The Burmese government continues systematically to violate the religious freedom of the people of Burma. The government persists in exercising strict control over all religious activities and imposing severe restrictions on certain religious practices. Members of the Burmese military have reportedly killed members of religious minorities or instigated violence by the Buddhist majority against them. The plight of religious minorities in Burma is made worse by the widespread social tensions – encouraged by the regime – between the Buddhist majority and the Christian and Muslim minorities there. During much of 2001, the escalating tension between the Buddhist and Muslim communities in Burma resulted in several outbreaks of violence involving members of the Buddhist community who attacked shops, restaurants, and homes owned by Muslims. During one particular outbreak, police and soldiers reportedly stood by and did not attempt to halt the violence against the Muslims until they began to fight back, prompting the soldiers to begin attacking the Buddhists in retaliation. Other severe violations of religious freedom have included forcible conscription of religious minorities as military porters and death for those who refuse.

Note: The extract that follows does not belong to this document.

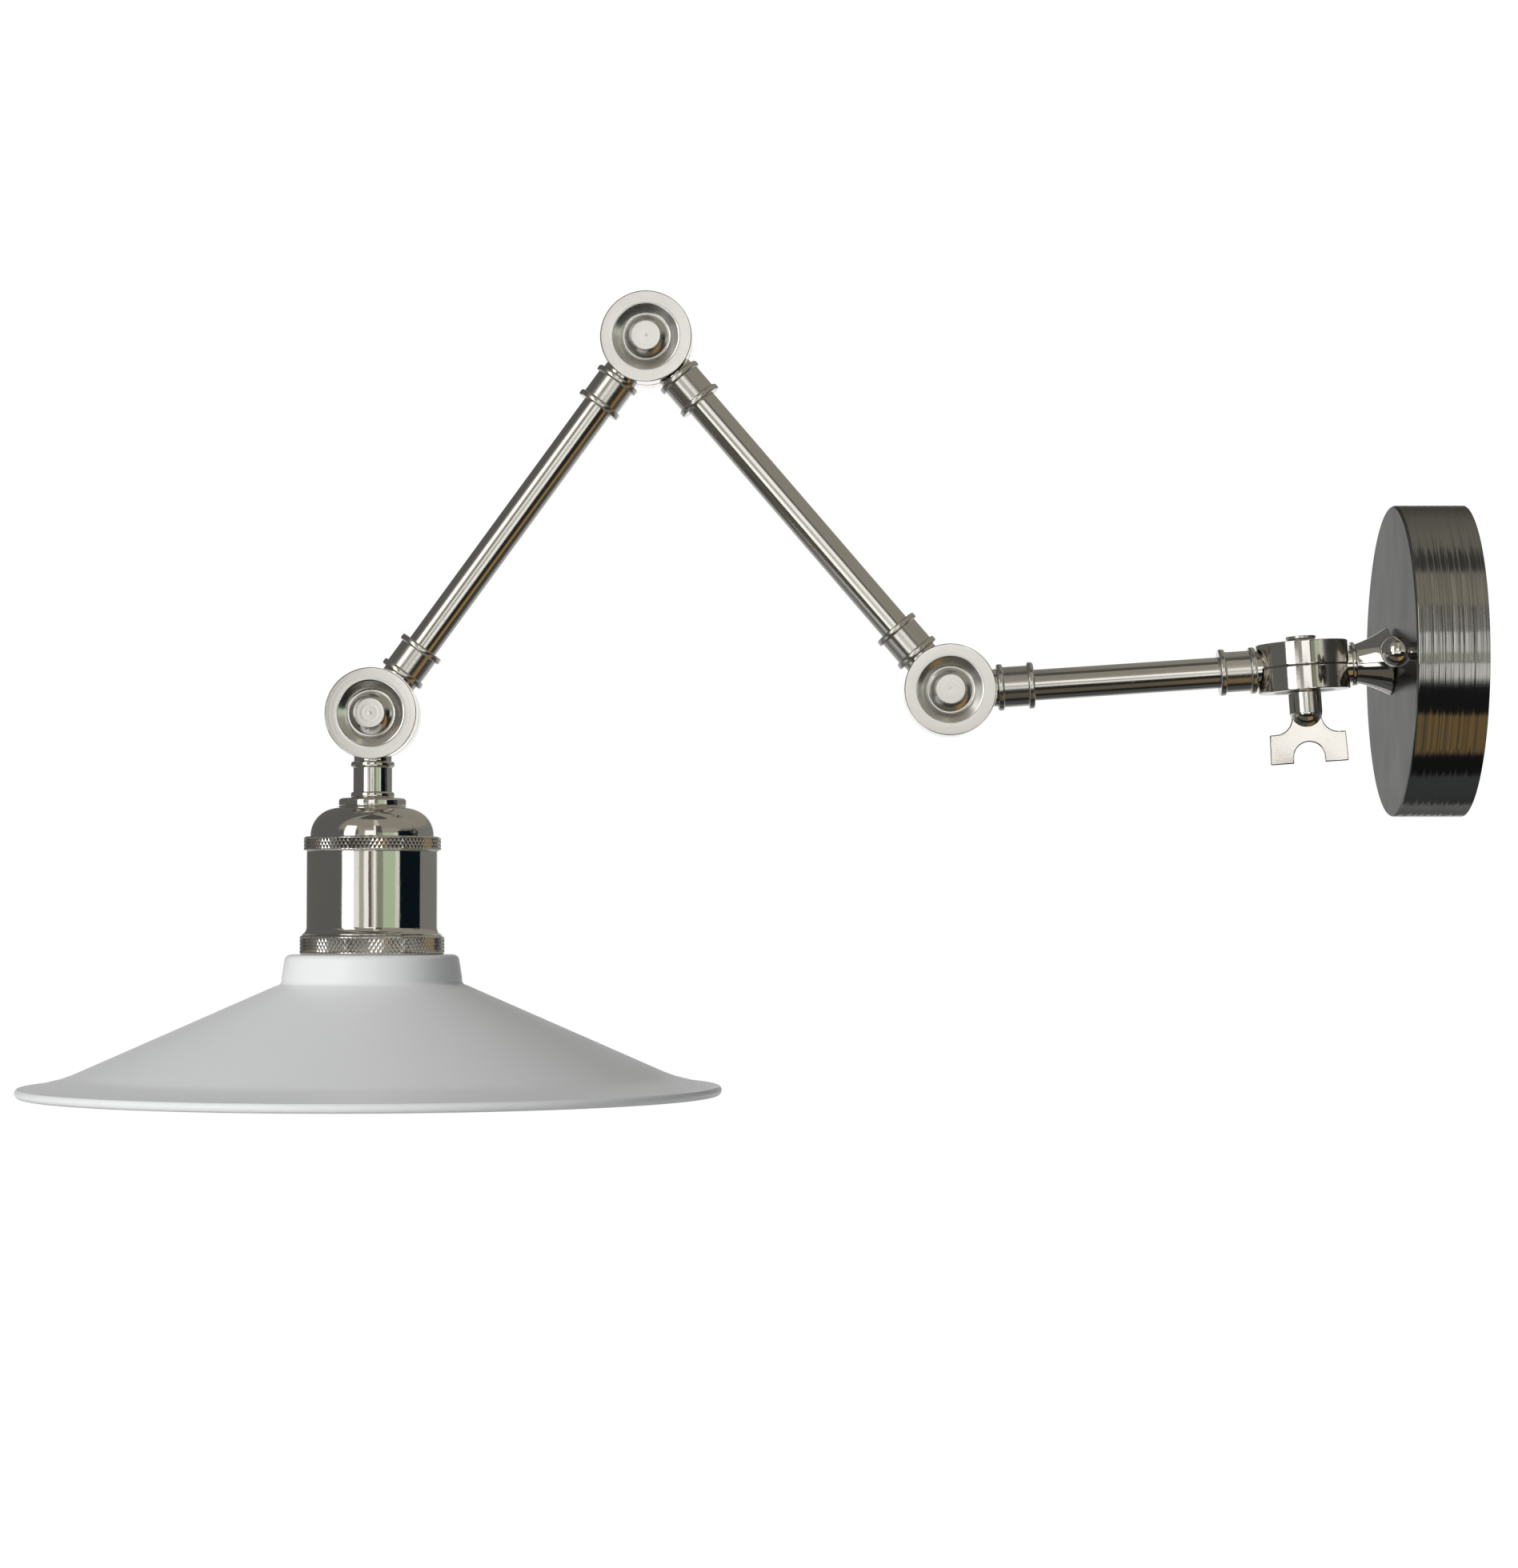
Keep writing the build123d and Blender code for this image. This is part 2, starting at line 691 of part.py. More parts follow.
def lampshade():
    """Spun shade: short neck, wide shallow cone, flat outward rim with a rolled edge."""
    w = shade_wall
    slope = radians(cone_angle)
    rim_slope = radians(rim_angle)
    bore = nose_radius + shade_hole_gap
    neck_end = shade_top + neck_height
    foot = (neck_end + foot_drop, neck_base_radius + foot_spread)
    brim = (foot[0] + (cone_outer_radius - foot[1]) * sin(slope) / cos(slope), cone_outer_radius)
    bead_at = shade_diameter / 2 - rim_bead_radius
    edge = (brim[0] + (bead_at - brim[1]) * sin(rim_slope) / cos(rim_slope), bead_at)
    r = neck_round
    k = r * (1 - cos(radians(45)))
    turn = shade_top + r
    inner_top = neck_top_radius - w
    inner_k = (r - w) * (1 - cos(radians(45)))
    lean = w * sin(slope) / (1 + cos(slope))
    outer_bend = (neck_end + foot_drop * 0.2, neck_base_radius + foot_spread * 0.2)
    inner_bend = (outer_bend[0] + w * 0.7, outer_bend[1] - w * 0.7)
    skin = turned(
        (shade_top, bore), (shade_top, neck_top_radius - r),
        ((shade_top + k, neck_top_radius - k), (turn, neck_top_radius)),
        (neck_end - foot_start, neck_base_radius), (outer_bend, foot), brim, edge,
        (edge[0] + w / cos(rim_slope), edge[1]), (brim[0] + w / cos(slope), brim[1] - lean * rim_lean),
        (foot[0] + w / cos(slope), foot[1]),
        (inner_bend, (neck_end - foot_start + w, neck_base_radius - w)), (turn, inner_top),
        ((shade_top + w + inner_k, inner_top - inner_k), (shade_top + w, neck_top_radius - r)),
        (shade_top + w, bore),
    )
    bead_centre = edge[0] + rim_bead_radius * bead_drop
    bead = revolve(Pos(bead_centre, bead_at) * Circle(rim_bead_radius), Axis.X)
    return skin + bead


def on_arm(origin, along):
    """Places a piece that was made along X on an arm."""
    return Plane(origin=origin, x_dir=along, z_dir=front).location


def fixed_parts():
    """Everything that stays on the wall."""
    stem = on_arm(swivel, to_wall)
    wall_knuckle = knuckle(stem_thread_diameter / 2, stem_thread_reach())
    return {
        "backplate": backplate(),
        "mounting_bracket": mounting_bracket(),
        "bracket_studs": bracket_studs(),
        "stud_nuts": stud_nuts(),
        "ball_cap_nuts": ball_cap_nuts(),
        "earth_screw": earth_screw(),
        "terminal_block": terminal_block(),
        "terminal_screws": terminal_screws(),
        "block_screw": block_screw(),
        "stem_cone": stem * stem_cone(),
        "stem_washer": stem * stem_washer(),
        "stem_lock_nut": stem * stem_lock_nut(),
        "wall_knuckle": placed(wall_knuckle, swivel, to_wall, swivel_down),
    }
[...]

The majority Buddhist religion is not protected from government repression. Throughout the 1990s, the government imprisoned more than 100 Buddhist monks for advocating democracy and encouraging dialogue between the government and the pro-democracy forces. Many members of the Buddhist clergy remain in prison, although a precise number is not available. Members of minority religious groups face severe abuses to their religious freedom, especially those in the ethnic minority areas. In some of these ethnic minority localities, the military reportedly has forcibly conscripted members of religious minorities to become military porters. Christians have been forced to engage in the destruction of churches and graveyards for the purpose of clearing sites for military camps. Those who refuse have been killed. Christians, as well as Muslims and Buddhists, reportedly were also forced to donate "labor" to clean and maintain Buddhist monasteries. In addition, local officials have separated Christian children from their parents, with the children receiving instruction in Buddhism without their parents' knowledge or consent.

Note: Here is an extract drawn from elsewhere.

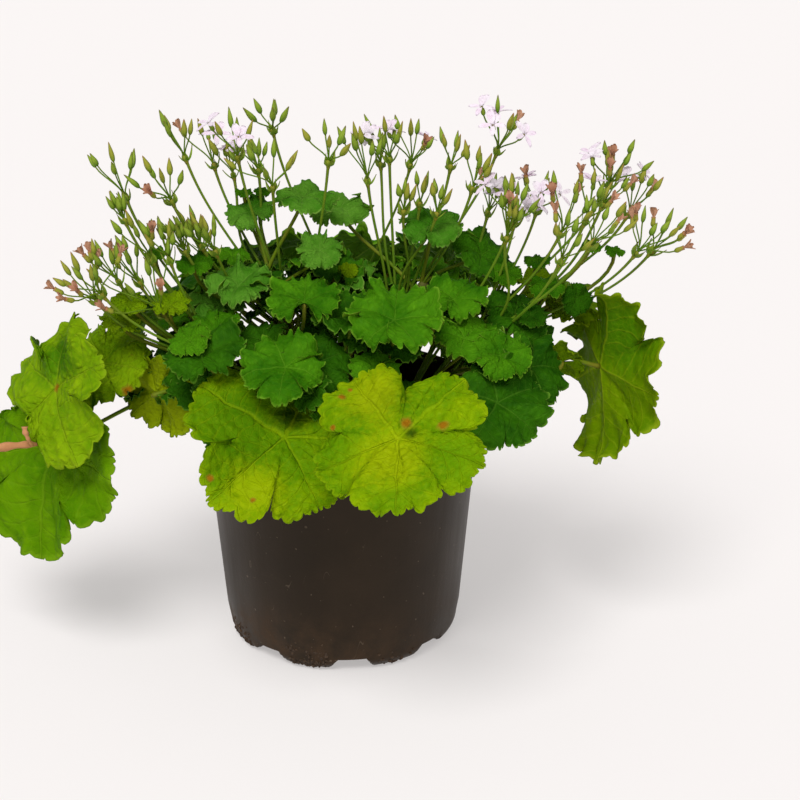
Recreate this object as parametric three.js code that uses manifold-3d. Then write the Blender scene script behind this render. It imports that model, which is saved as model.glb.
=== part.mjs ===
// A scented geranium in bud, growing in a round plastic nursery pot.
//
// Millimetres, +Z up. The origin is on the ground under the middle of the pot, and the plant's best side
// faces -Y. Azimuths are in degrees from the front (-Y) towards the right (+X), elevations from the horizon.

import * as THREE from "three";
import { mergeVertices } from "three/addons/utils/BufferGeometryUtils.js";
import Module from "manifold-3d";

const wasm = await Module();
wasm.setup();

// Pot
const POT_HEIGHT = 147;
const POT_TOP_RADIUS = 81;
const POT_FOOT_RADIUS = 68;
const FOOT_ROUND = 9;
const WALL = 1.4;
const FLOOR = 1.6;
const LIP_OUT = 2.5;
const LIP_HEIGHT = 6;
const LIP_ROUND = 1;
const POT_SIDES = 32;
const CHANNEL_COUNT = 8;
const CHANNEL_TURN = 5.5;
const CHANNEL_WIDTH = 27;
const CHANNEL_TOP_WIDTH = 17;
const CHANNEL_HEIGHT = 8.5;
const CHANNEL_START = 26;
const DRAIN_PLACE = 48;
const DRAIN_RADIUS = 3;
const DRAIN_SIDES = 10;
const POT_COLOUR = 0x2c211d;

// Soil
const SOIL_TOP = 128;
const SOIL_CROWN = 5;
const SOIL_SHOULDER = 0.6;
const SOIL_COLOUR = 0x3b2619;

// Plant
const GAP = 0.35;
const STEM_SIDES = 7;
const STEM_STEPS = 6;
const STALK_RADII = [1.4, 1];
const STALK_SIDES = 4;
const STALK_STEPS = 5;
const STALK_LIFT = 0.5;
const STALK_HANDLE = 0.35;
const UMBEL_RISE = 0.6;
const FIRM_RAYS = 5;
const PETIOLE_SIDES = 4;
const PETIOLE_STEPS = 4;
const PETIOLE_SLANT = 0.3;
const LEAST_BEND = 0.01;
const BLADE_THICK = 1.2;
const INNER_REACH = 0.55;
const LOBES = 5;
const SINUS = 0.3;
const LOBE_DEPTH = 0.2;
const BASAL_SHRINK = 0.14;
const RUFFLE_WAVES = 6;
const GOLDEN_ANGLE = 2.4;
const NODE_RADIUS = 2.2;
const RAY_RADIUS = 0.7;
const RAY_SIDES = 3;
const RAY_MEAN = 0.85;
const RAY_CHANGE = 0.2;
const BUD_LENGTH = 9;
const BUD_WIDEST = 0.6;
const BUD_RADIUS = 2;
const BUD_TIP_RADIUS = 0.3;
const STEM_COLOUR = 0x6f8434;
const STALK_COLOUR = 0x93a548;

const UP = new THREE.Vector3(0, 0, 1);
const STEEP = 0.9;
const SLIVER = 0.02;
const SAME_POINT = 1e-4;

// Geometry to exact solid, and back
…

The government of Burma has also persistently discriminated against members of minority religious groups. Non-Buddhists are discriminated against at the upper level of the public sector. Christian and Islamic groups continue to report difficulties in obtaining permission to build new churches and mosques. These groups also have had difficulties importing religious literature since the 1960s.

The government has prohibited Christian public religious expression and persuasion among ethnic minorities and has enlisted the cooperation of pro-government Buddhist monks to convert ethnic minorities to Theravada Buddhism. In at least one instance, Christian clerics were beaten to discourage the aforementioned religious persuasion.